The company’s fourth-quarter 2004 net income slipped to $79 million (30 cents per share) from $551 million ($2.12) a year ago. Fourth-quarter 2003 net income included $218 million from discontinued operations. Quarterly revenue rose to $3.22 billion from $2.97 billion.

For the full year, earnings dropped to $604 million ($2.30) from $1.6 billion ($6.04). Full-year 2003 net income included $529 million from discontinued operations and an accounting change. Revenue for 2004 rose to $12.2 billion from $11.6 billion.

Union Pacific has been bedeviled by service congestion for the past six months because of a shortage of crews and locomotives. Chairman Dick Davidson said service problems cost the railroad about $200 million in revenue. Rising diesel fuel prices added an additional $200 million to the company’s costs for the year.
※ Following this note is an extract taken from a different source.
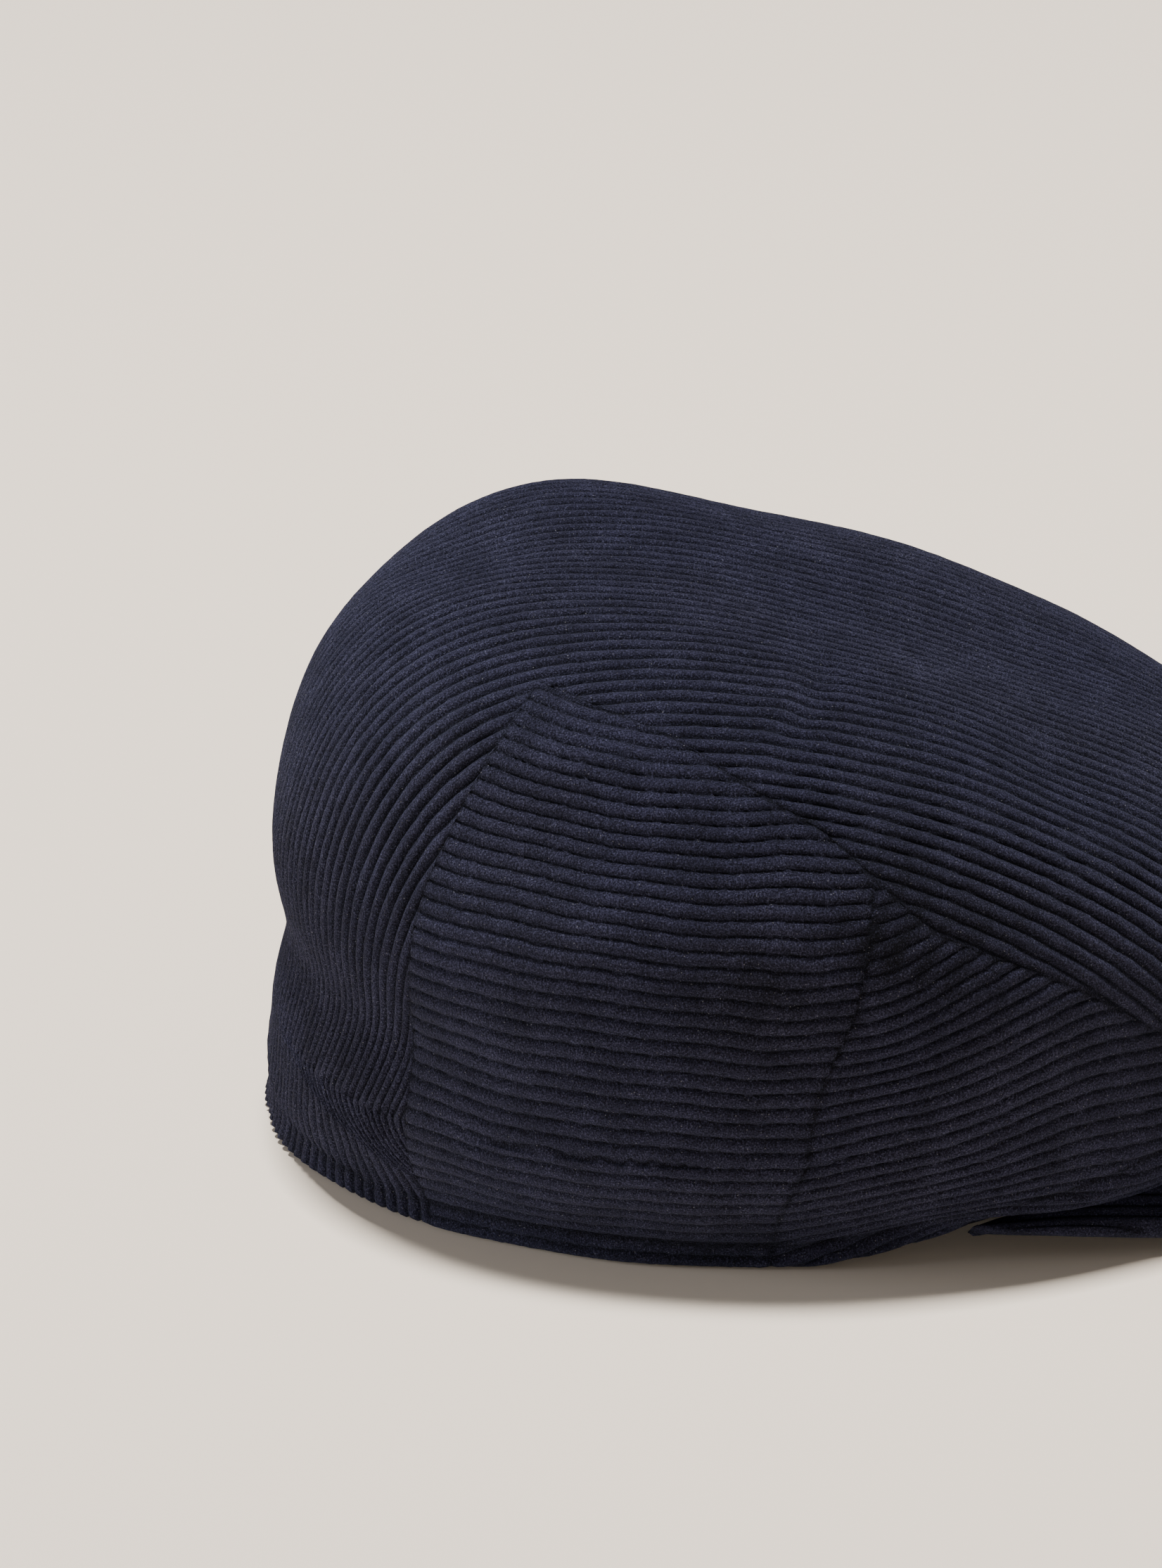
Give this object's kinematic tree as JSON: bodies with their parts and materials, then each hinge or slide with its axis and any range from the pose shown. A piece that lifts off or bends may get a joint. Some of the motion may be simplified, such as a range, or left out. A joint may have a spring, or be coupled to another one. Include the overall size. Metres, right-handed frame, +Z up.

“It just kills me,” Davidson said of the combination of problems in the face of record demand for transportation services. Service slowdowns generate late penalties and extra employee costs.

Jack Koraleski, the railroad’s executive vice president, said that to stanch the overflow of business the carrier will become “more selective about what business goes on the railroad.”

He also said, without specifying, that expiring service contracts will undergo “careful scrutiny” for possible rate increases.

Union Pacific has been troubled by congestion on its network, which covers Texas and the western half of the United States, since its 1997 merger with Southern Pacific Transportation Co.

In the first year of the merger, traffic tie-ups centered in Houston decreased average speed on the system from the normal 25 mph to 12 mph. The current problem is less severe, with the railroad averaging 21 mph in the fourth quarter.

The company is countering its service problems by hiring 1,000 more engineers and putting 315 new locomotives onto its system this year, Davidson said.

Davidson said that because of the disappointing year, he and other company executives will not get their customary bonuses.

“The last year was not up to expectations,” he said. “We left a lot of business on the table.”